Dr Cathryn Mittelheuser AM and her late sister, Dr Margaret Mittelheuser AM, set a wonderful example of how long-term giving can enrich a collection.

For nearly 20 years, the UQ Art Museum, as well as the Fryer Library and UQ Anthropology Museum, have benefited from the generosity of these exceptional women, distinguished in their individual fields. Both are UQ alumni: Cathryn (Bachelor of Science (First Class Honours) ’68, Doctor of Philosophy ’71) was an eminent plant physiologist, while Margaret (Bachelor of Commerce ’52, Bachelor of Arts ’73) was Australia’s first female stockbroker. Both sisters received Honorary Doctorates for their contributions to the community and to the University.

The Mittelheusers donated their first artwork in 1997 and have continued to support the development of The University of Queensland Art Collection. Both together and individually, they have given artworks or contributed funds towards their acquisition, forging an enduring relationship with the museum.

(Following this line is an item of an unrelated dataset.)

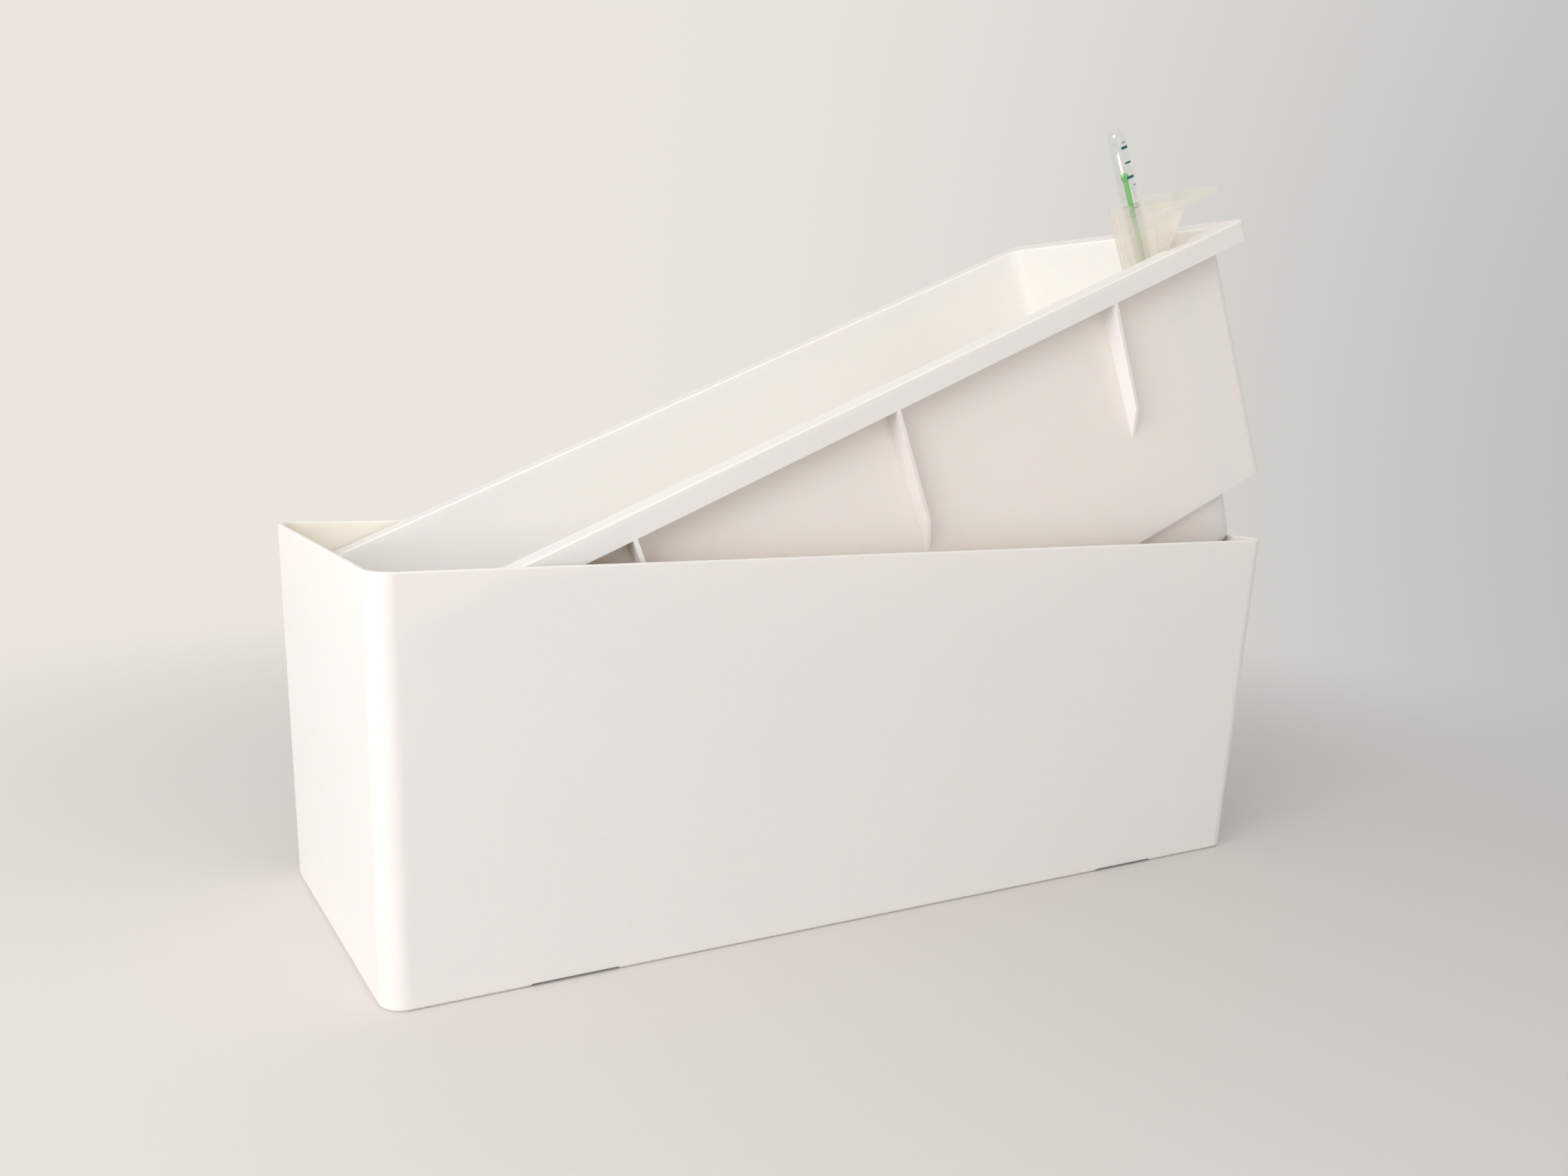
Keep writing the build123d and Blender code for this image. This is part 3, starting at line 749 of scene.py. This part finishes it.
class WINDOWBOX_OT_stage(bpy.types.Operator):
    """Lay the floor, hang the lights and place the camera"""

    bl_idname = "window_box.stage"
    bl_label = "Stage"

    def execute(self, context):
        stage = context.scene.window_box_stage
        scene = context.scene
        lay_floor(stage)
        light_sky(scene, stage)
        for name, place, aim, size, power in LAMPS:
            hang_light(name, place, aim, size, getattr(stage, power))
        place_camera(scene, stage)
        scene.view_settings.view_transform = "Standard"
        return {"FINISHED"}


def lay_floor(stage):
    """A wide round floor that fades out into the background; its colour is painted darker towards
    the right, painted shade of the lights' falloff.
    """
    mesh = bmesh.new()
    bmesh.ops.create_circle(mesh, cap_ends=True, radius=FLOOR_RADIUS, segments=96)
    data = bpy.data.meshes.new("floor")
    mesh.to_mesh(data)
    mesh.free()
    floor = bpy.data.objects.new("floor", data)
    bpy.context.scene.collection.objects.link(floor)
    material, tree, output = new_material("pale floor")
    place = add(tree, "ShaderNodeTexCoord").outputs["Object"]
    paint = add(tree, "ShaderNodeBsdfPrincipled")
    split = add(tree, "ShaderNodeSeparateXYZ")
    tree.links.new(place, split.inputs["Vector"])
    # Painted shade: the floor is darker towards the right.
    rightward = carried(tree, split.outputs["X"], FLOOR_SHADE_SPAN)
    shade = tinted(tree, rightward, tuple(stage.floor_lit_left), tuple(stage.floor_shaded_right))
    tree.links.new(shade, paint.inputs["Base Color"])
    shine = spread(tree, noise(tree, place, scale=300.0), low=0.7, high=0.8)
    tree.links.new(shine, paint.inputs["Roughness"])
    far = add(tree, "ShaderNodeVectorMath", operation="LENGTH")
    tree.links.new(place, far.inputs[0])
    fade = carried(tree, far.outputs["Value"], FLOOR_FADE, kind="SMOOTHSTEP")
    gone = add(tree, "ShaderNodeBsdfTransparent")
    surface = mixed(tree, fade, paint.outputs["BSDF"], gone.outputs["BSDF"])
    tree.links.new(surface, output.inputs["Surface"])
    data.materials.append(material)


def light_sky(scene, stage):
    """Even light from all round, and a pale background where the camera, gloss or glass sees it,
    painted darker towards the right as painted shade.
    """
    world = bpy.data.worlds.new("even light")
    scene.world = world
    world.use_nodes = True
    tree = world.node_tree
    tree.nodes.clear()
    output = add(tree, "ShaderNodeOutputWorld")
    sky = add(tree, "ShaderNodeBackground", {"Color": (*WARM_WHITE, 1.0), "Strength": stage.sky})
    backdrop = add(tree, "ShaderNodeBackground", {"Strength": 1.0})
    split = add(tree, "ShaderNodeSeparateXYZ")
    tree.links.new(add(tree, "ShaderNodeTexCoord").outputs["Generated"], split.inputs["Vector"])
    # Painted shade: the background is darker towards the right.
    falling = add(tree, "ShaderNodeMath", {1: BACKDROP_SHADE_FALL}, operation="POWER")
    tree.links.new(carried(tree, split.outputs["X"], BACKDROP_SHADE_SPAN), falling.inputs[0])
    left, right = tuple(stage.backdrop_lit_left), tuple(stage.backdrop_shaded_right)
    tree.links.new(tinted(tree, falling.outputs["Value"], left, right), backdrop.inputs["Color"])
    rays = add(tree, "ShaderNodeLightPath")
    seen = add(tree, "ShaderNodeMath", operation="MAXIMUM")
    seen_through = add(tree, "ShaderNodeMath", operation="MAXIMUM")
    tree.links.new(rays.outputs["Is Camera Ray"], seen.inputs[0])
    tree.links.new(rays.outputs["Is Glossy Ray"], seen.inputs[1])
    tree.links.new(seen.outputs["Value"], seen_through.inputs[0])
    tree.links.new(rays.outputs["Is Transmission Ray"], seen_through.inputs[1])
    unseen, behind = sky.outputs["Background"], backdrop.outputs["Background"]
    light = mixed(tree, seen_through.outputs["Value"], unseen, behind)
    tree.links.new(light, output.inputs["Surface"])


def hang_light(name, place, aim, size, power):
    """An oblong area light at a place, turned to a point."""
    lamp = bpy.data.lights.new(name, "AREA")
    lamp.energy = power
    lamp.shape = "RECTANGLE"
    lamp.size, lamp.size_y = size
    lamp.color = WARM_WHITE
    holder = bpy.data.objects.new(name, lamp)
    bpy.context.scene.collection.objects.link(holder)
    turn = (Vector(aim) - Vector(place)).to_track_quat("-Z", "Y").to_matrix().to_4x4()
    holder.matrix_world = Matrix.Translation(place) @ turn


def place_camera(scene, stage):
    """The camera, from its stand, turn, look down and roll."""
    view = bpy.data.cameras.new("camera")
    view.sensor_width = 36.0
    view.sensor_fit = "HORIZONTAL"
    view.lens = stage.lens
    view.clip_start = 0.01
    holder = bpy.data.objects.new("camera", view)
    scene.collection.objects.link(holder)
    turn, down, roll = stage.aim
    level = Matrix.Rotation(-turn, 4, "Z") @ Matrix.Rotation(pi / 2 - down, 4, "X")
    holder.matrix_world = Matrix.Translation(stage.eye) @ level @ Matrix.Rotation(roll, 4, "Z")
    scene.camera = holder


class WINDOWBOX_PT_panel(bpy.types.Panel):
    """Lists the window box's pieces in the 3D view's sidebar"""

    bl_idname = "WINDOWBOX_PT_panel"
    bl_label = "Window Box"
    bl_space_type = "VIEW_3D"
    bl_region_type = "UI"
    bl_category = "Window Box"

    def draw(self, context):
        for operator in OPERATORS:
            self.layout.operator(operator.bl_idname)


SETTINGS = {
    "window_box_moulding": MouldingSettings,
    "window_box_gauge": GaugeSettings,
    "window_box_stage": StageSettings,
}
OPERATORS = (
    WINDOWBOX_OT_stage,
    WINDOWBOX_OT_trough,
    WINDOWBOX_OT_liner,
    WINDOWBOX_OT_filler,
    WINDOWBOX_OT_gauge,
    WINDOWBOX_OT_marks,
    WINDOWBOX_OT_drain,
)


def register():
    """Registers the settings, the operators and the panel."""
    for name, group in SETTINGS.items():
        bpy.utils.register_class(group)
        setattr(bpy.types.Scene, name, bpy.props.PointerProperty(type=group))
    for operator in OPERATORS:
        bpy.utils.register_class(operator)
    bpy.utils.register_class(WINDOWBOX_PT_panel)


def unregister():
    """Takes the panel, the operators and the settings away again."""
    bpy.utils.unregister_class(WINDOWBOX_PT_panel)
    for operator in reversed(OPERATORS):
        bpy.utils.unregister_class(operator)
    for name, group in SETTINGS.items():
        delattr(bpy.types.Scene, name)
        bpy.utils.unregister_class(group)


def main():
    """Builds every piece and the stage."""
    register()
    for operator in OPERATORS:
        group, name = operator.bl_idname.split(".")
        getattr(getattr(bpy.ops, group), name)()
    bpy.context.view_layer.update()


if __name__ == "__main__":
    main()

Much of the sisters’ philanthropic support has been directed towards the acquisition of artworks made by Indigenous women; artists such as Mavis Ngallametta, Ngalpingka Simms and Judy Watson. During the 1920s, their mother worked as a nurse with Indigenous communities in remote parts of Australia, and passed on her regard for the women she met to her daughters. As adults, Cathryn and Margaret became advocates for Indigenous art, and patrons of the arts more broadly. They channelled these interests into their work with the UQ Art Museum – a contribution that has made a lasting impact on the Collection.